#### Written request
Extract all data as written.

-- Start of Provided information --

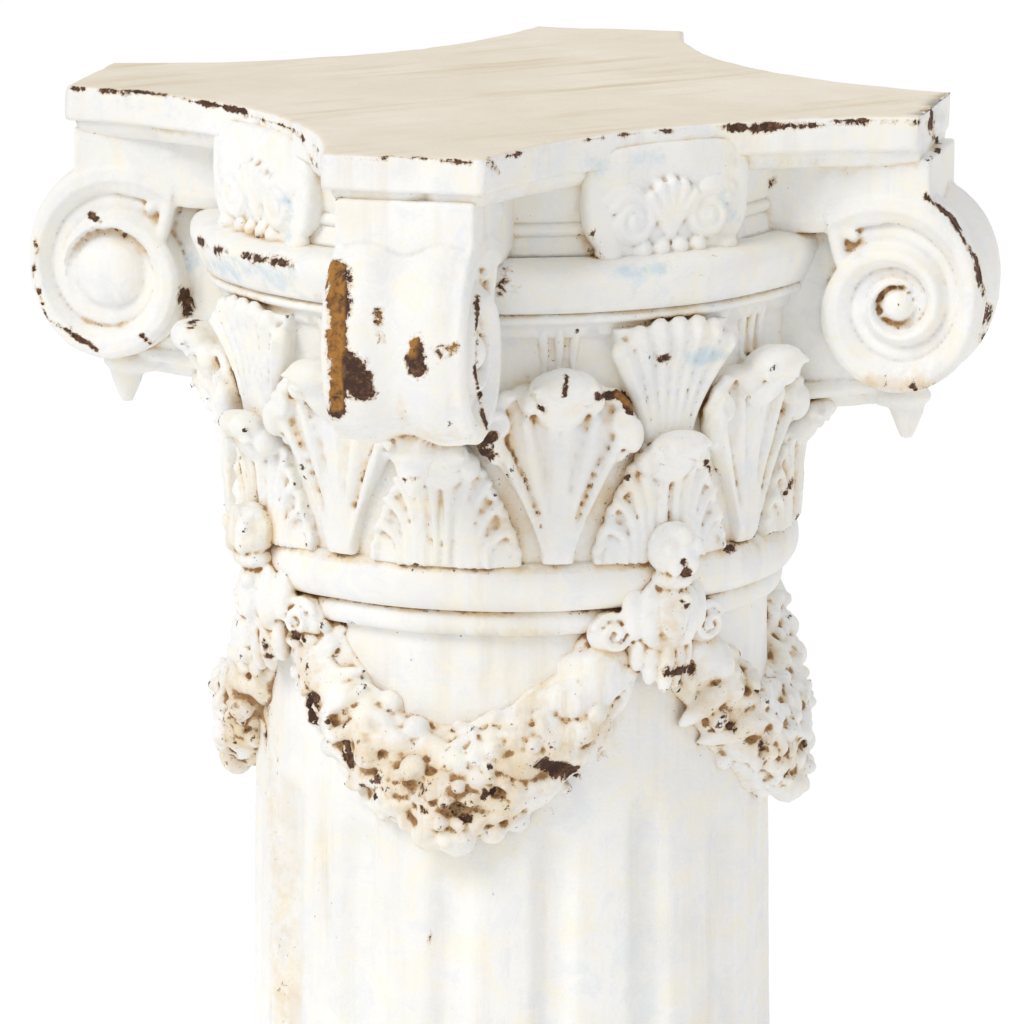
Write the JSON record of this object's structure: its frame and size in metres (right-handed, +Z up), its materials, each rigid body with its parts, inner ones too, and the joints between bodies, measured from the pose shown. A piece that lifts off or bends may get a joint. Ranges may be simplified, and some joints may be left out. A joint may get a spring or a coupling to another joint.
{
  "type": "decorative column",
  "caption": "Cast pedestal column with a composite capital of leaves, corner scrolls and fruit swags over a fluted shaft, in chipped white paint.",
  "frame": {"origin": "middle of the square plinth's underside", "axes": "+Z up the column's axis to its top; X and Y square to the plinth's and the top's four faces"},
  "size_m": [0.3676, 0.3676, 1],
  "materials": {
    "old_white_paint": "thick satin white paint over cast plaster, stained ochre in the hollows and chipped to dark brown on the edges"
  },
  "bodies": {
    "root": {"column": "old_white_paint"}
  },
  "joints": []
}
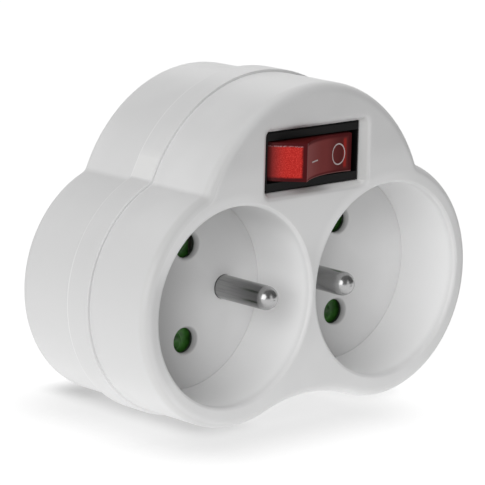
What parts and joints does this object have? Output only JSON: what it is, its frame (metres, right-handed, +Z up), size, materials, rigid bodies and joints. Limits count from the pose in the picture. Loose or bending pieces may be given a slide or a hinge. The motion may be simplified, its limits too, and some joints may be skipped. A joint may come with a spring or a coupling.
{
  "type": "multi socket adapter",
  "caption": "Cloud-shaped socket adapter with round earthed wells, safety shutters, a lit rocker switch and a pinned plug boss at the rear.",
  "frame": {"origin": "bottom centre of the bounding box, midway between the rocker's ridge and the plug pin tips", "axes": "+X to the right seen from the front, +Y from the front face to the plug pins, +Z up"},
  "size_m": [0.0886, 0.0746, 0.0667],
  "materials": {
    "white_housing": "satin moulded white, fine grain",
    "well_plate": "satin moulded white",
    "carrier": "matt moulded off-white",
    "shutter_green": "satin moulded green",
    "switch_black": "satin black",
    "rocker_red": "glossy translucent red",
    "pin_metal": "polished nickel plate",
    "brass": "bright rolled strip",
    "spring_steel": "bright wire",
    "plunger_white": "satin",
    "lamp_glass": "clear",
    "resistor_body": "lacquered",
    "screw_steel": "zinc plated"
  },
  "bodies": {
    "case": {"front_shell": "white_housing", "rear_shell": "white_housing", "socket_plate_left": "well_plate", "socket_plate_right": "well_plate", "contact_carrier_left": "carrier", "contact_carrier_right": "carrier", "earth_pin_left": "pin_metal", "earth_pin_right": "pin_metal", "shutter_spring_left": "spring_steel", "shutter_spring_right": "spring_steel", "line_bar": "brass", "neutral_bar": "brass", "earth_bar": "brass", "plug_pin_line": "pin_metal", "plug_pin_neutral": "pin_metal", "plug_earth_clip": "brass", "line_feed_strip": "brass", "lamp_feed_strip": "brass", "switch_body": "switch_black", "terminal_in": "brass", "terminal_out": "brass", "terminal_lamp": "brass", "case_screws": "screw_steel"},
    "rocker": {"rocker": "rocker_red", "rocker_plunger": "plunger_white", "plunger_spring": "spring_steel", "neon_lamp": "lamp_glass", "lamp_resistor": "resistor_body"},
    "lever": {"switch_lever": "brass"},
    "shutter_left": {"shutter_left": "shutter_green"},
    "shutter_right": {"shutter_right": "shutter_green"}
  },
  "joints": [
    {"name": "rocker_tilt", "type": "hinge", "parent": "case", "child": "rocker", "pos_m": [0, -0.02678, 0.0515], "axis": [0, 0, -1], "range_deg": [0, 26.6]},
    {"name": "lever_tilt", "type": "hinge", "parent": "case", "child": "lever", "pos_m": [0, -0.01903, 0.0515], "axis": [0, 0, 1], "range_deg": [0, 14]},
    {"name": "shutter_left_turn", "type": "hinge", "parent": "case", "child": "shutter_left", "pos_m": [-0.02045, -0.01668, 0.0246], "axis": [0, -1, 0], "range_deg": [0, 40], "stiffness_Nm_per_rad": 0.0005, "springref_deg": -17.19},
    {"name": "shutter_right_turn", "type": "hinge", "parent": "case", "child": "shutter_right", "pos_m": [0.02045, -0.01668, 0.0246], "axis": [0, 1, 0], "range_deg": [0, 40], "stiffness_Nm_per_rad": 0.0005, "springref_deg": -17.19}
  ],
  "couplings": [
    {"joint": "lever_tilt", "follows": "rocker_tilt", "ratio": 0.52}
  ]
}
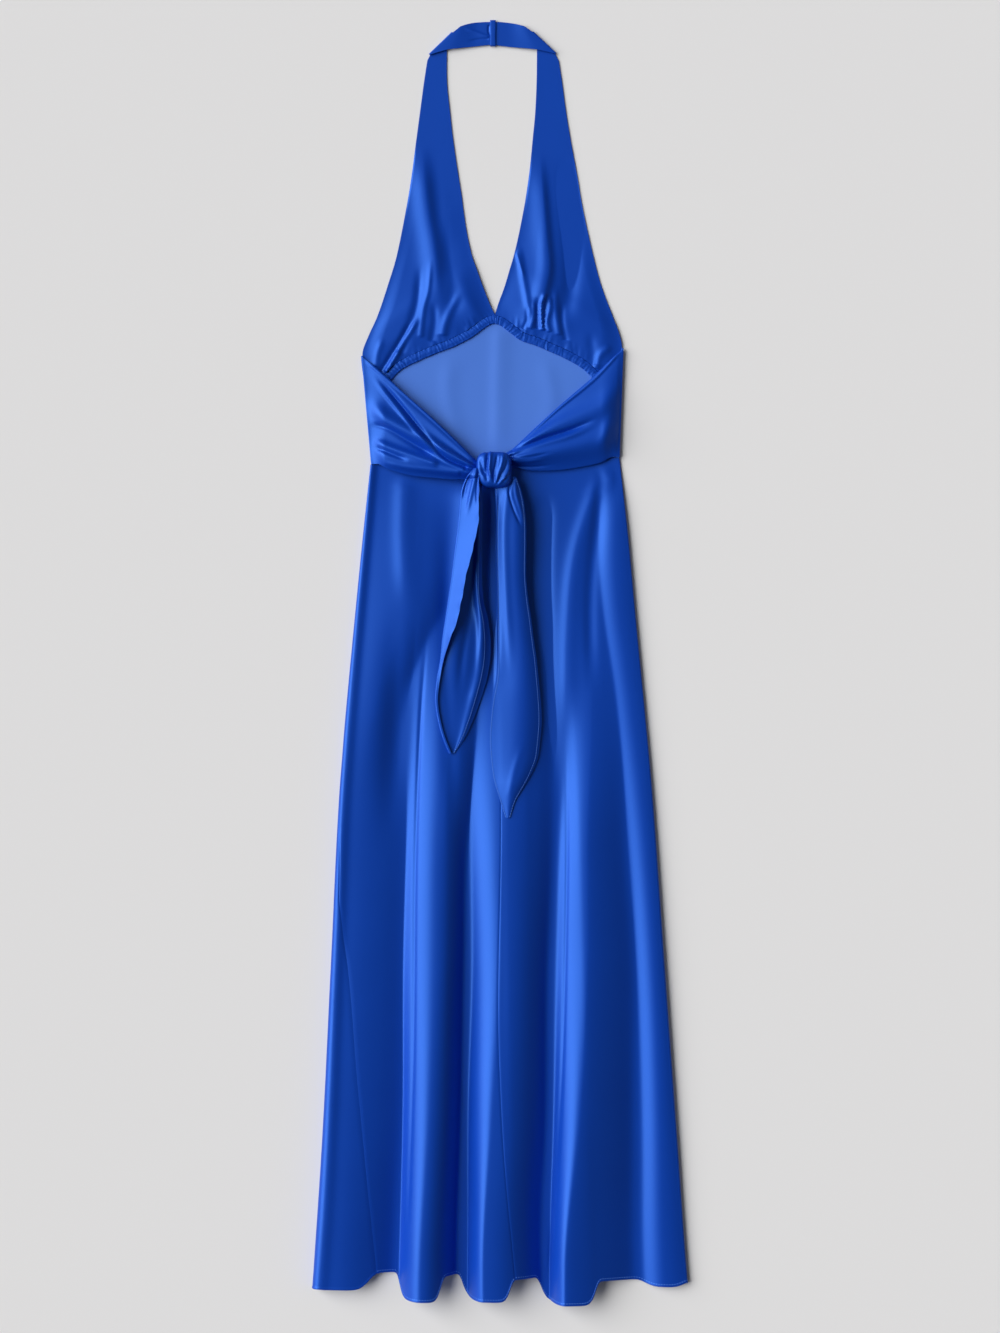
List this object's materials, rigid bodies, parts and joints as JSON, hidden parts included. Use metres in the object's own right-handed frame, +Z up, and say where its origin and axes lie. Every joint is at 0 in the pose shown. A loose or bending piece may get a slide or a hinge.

-- End of Provided information --

#### Task answer
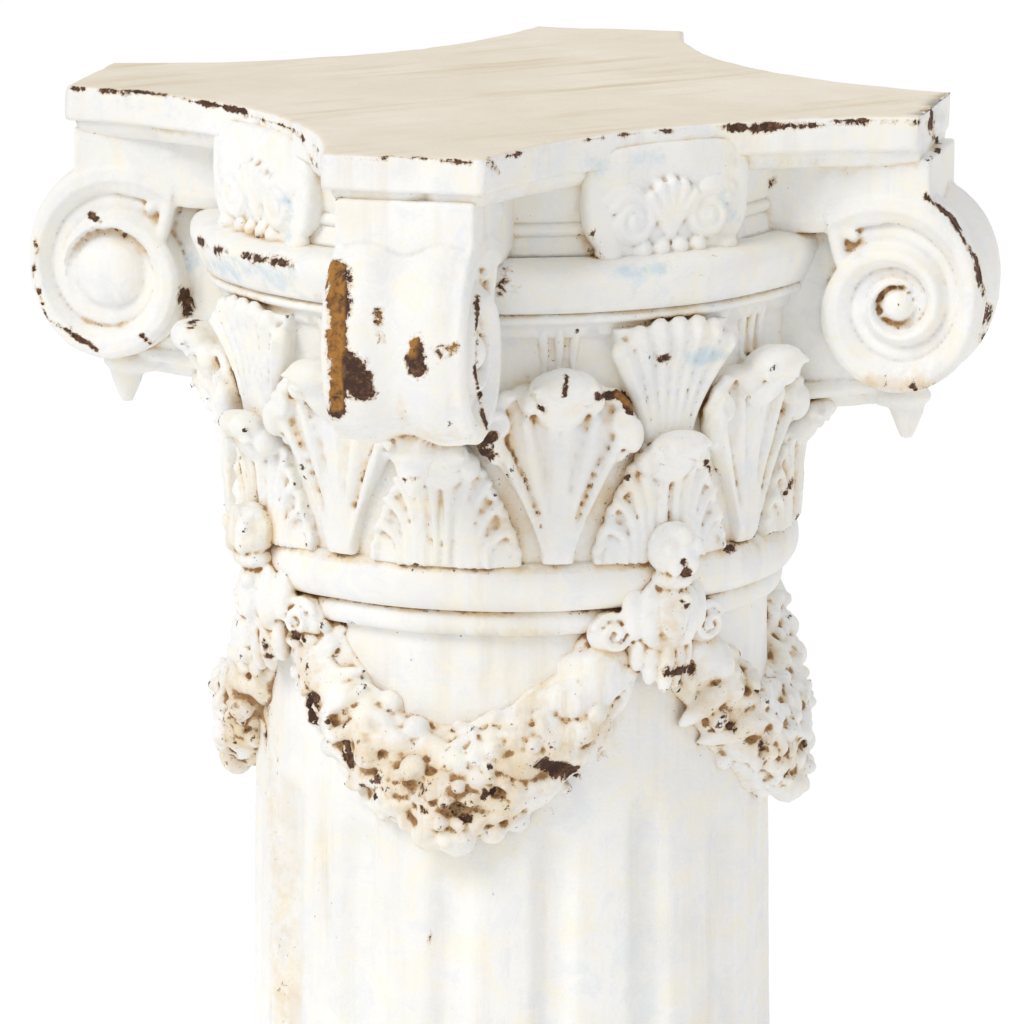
Write the JSON record of this object's structure: its frame and size in metres (right-handed, +Z up), its materials, each rigid body with its parts, inner ones too, and the joints between bodies, measured from the pose shown. A piece that lifts off or bends may get a joint. Ranges may be simplified, and some joints may be left out. A joint may get a spring or a coupling to another joint.
{
  "type": "decorative column",
  "caption": "Cast pedestal column with a composite capital of leaves, corner scrolls and fruit swags over a fluted shaft, in chipped white paint.",
  "frame": {"origin": "middle of the square plinth's underside", "axes": "+Z up the column's axis to its top; X and Y square to the plinth's and the top's four faces"},
  "size_m": [0.3676, 0.3676, 1],
  "materials": {
    "old_white_paint": "thick satin white paint over cast plaster, stained ochre in the hollows and chipped to dark brown on the edges"
  },
  "bodies": {
    "root": {"column": "old_white_paint"}
  },
  "joints": []
}
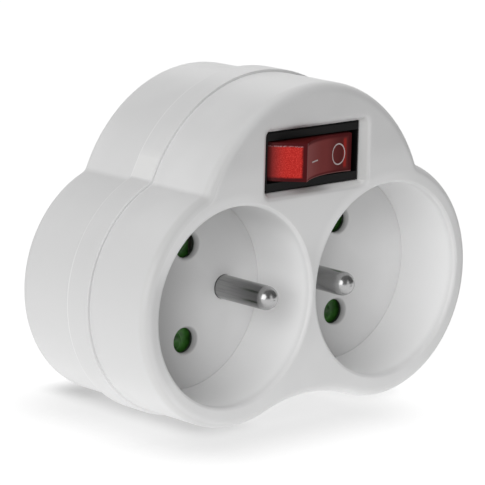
What parts and joints does this object have? Output only JSON: what it is, its frame (metres, right-handed, +Z up), size, materials, rigid bodies and joints. Limits count from the pose in the picture. Loose or bending pieces may be given a slide or a hinge. The motion may be simplified, its limits too, and some joints may be skipped. A joint may come with a spring or a coupling.
{
  "type": "multi socket adapter",
  "caption": "Cloud-shaped socket adapter with round earthed wells, safety shutters, a lit rocker switch and a pinned plug boss at the rear.",
  "frame": {"origin": "bottom centre of the bounding box, midway between the rocker's ridge and the plug pin tips", "axes": "+X to the right seen from the front, +Y from the front face to the plug pins, +Z up"},
  "size_m": [0.0886, 0.0746, 0.0667],
  "materials": {
    "white_housing": "satin moulded white, fine grain",
    "well_plate": "satin moulded white",
    "carrier": "matt moulded off-white",
    "shutter_green": "satin moulded green",
    "switch_black": "satin black",
    "rocker_red": "glossy translucent red",
    "pin_metal": "polished nickel plate",
    "brass": "bright rolled strip",
    "spring_steel": "bright wire",
    "plunger_white": "satin",
    "lamp_glass": "clear",
    "resistor_body": "lacquered",
    "screw_steel": "zinc plated"
  },
  "bodies": {
    "case": {"front_shell": "white_housing", "rear_shell": "white_housing", "socket_plate_left": "well_plate", "socket_plate_right": "well_plate", "contact_carrier_left": "carrier", "contact_carrier_right": "carrier", "earth_pin_left": "pin_metal", "earth_pin_right": "pin_metal", "shutter_spring_left": "spring_steel", "shutter_spring_right": "spring_steel", "line_bar": "brass", "neutral_bar": "brass", "earth_bar": "brass", "plug_pin_line": "pin_metal", "plug_pin_neutral": "pin_metal", "plug_earth_clip": "brass", "line_feed_strip": "brass", "lamp_feed_strip": "brass", "switch_body": "switch_black", "terminal_in": "brass", "terminal_out": "brass", "terminal_lamp": "brass", "case_screws": "screw_steel"},
    "rocker": {"rocker": "rocker_red", "rocker_plunger": "plunger_white", "plunger_spring": "spring_steel", "neon_lamp": "lamp_glass", "lamp_resistor": "resistor_body"},
    "lever": {"switch_lever": "brass"},
    "shutter_left": {"shutter_left": "shutter_green"},
    "shutter_right": {"shutter_right": "shutter_green"}
  },
  "joints": [
    {"name": "rocker_tilt", "type": "hinge", "parent": "case", "child": "rocker", "pos_m": [0, -0.02678, 0.0515], "axis": [0, 0, -1], "range_deg": [0, 26.6]},
    {"name": "lever_tilt", "type": "hinge", "parent": "case", "child": "lever", "pos_m": [0, -0.01903, 0.0515], "axis": [0, 0, 1], "range_deg": [0, 14]},
    {"name": "shutter_left_turn", "type": "hinge", "parent": "case", "child": "shutter_left", "pos_m": [-0.02045, -0.01668, 0.0246], "axis": [0, -1, 0], "range_deg": [0, 40], "stiffness_Nm_per_rad": 0.0005, "springref_deg": -17.19},
    {"name": "shutter_right_turn", "type": "hinge", "parent": "case", "child": "shutter_right", "pos_m": [0.02045, -0.01668, 0.0246], "axis": [0, 1, 0], "range_deg": [0, 40], "stiffness_Nm_per_rad": 0.0005, "springref_deg": -17.19}
  ],
  "couplings": [
    {"joint": "lever_tilt", "follows": "rocker_tilt", "ratio": 0.52}
  ]
}
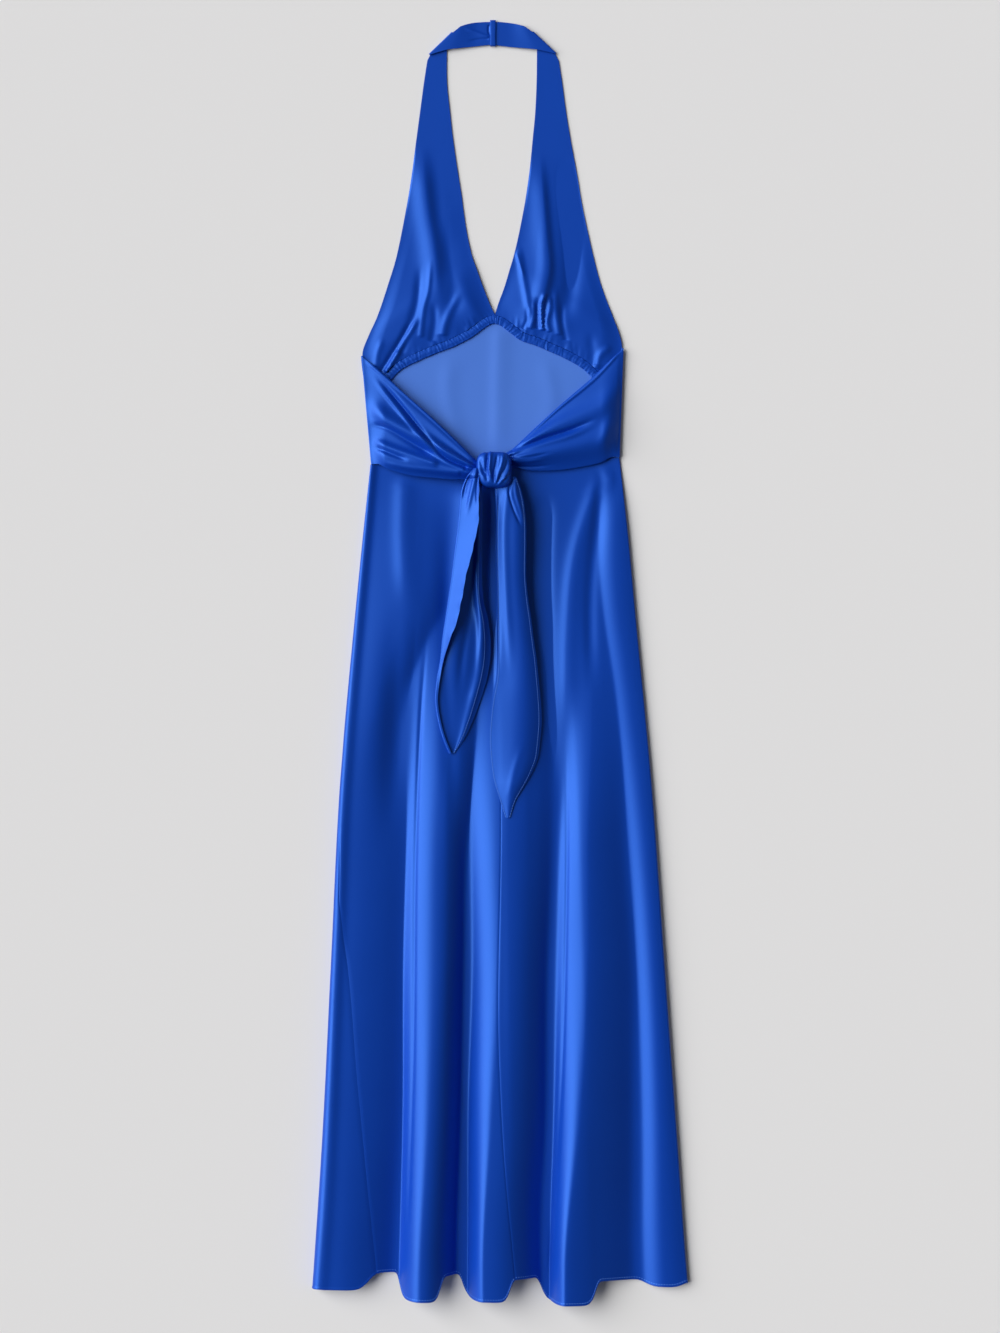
List this object's materials, rigid bodies, parts and joints as JSON, hidden parts included. Use metres in the object's own right-handed frame, +Z up, and say where its origin and axes lie. Every joint is at 0 in the pose shown. A loose or bending piece may get a slide or a hinge.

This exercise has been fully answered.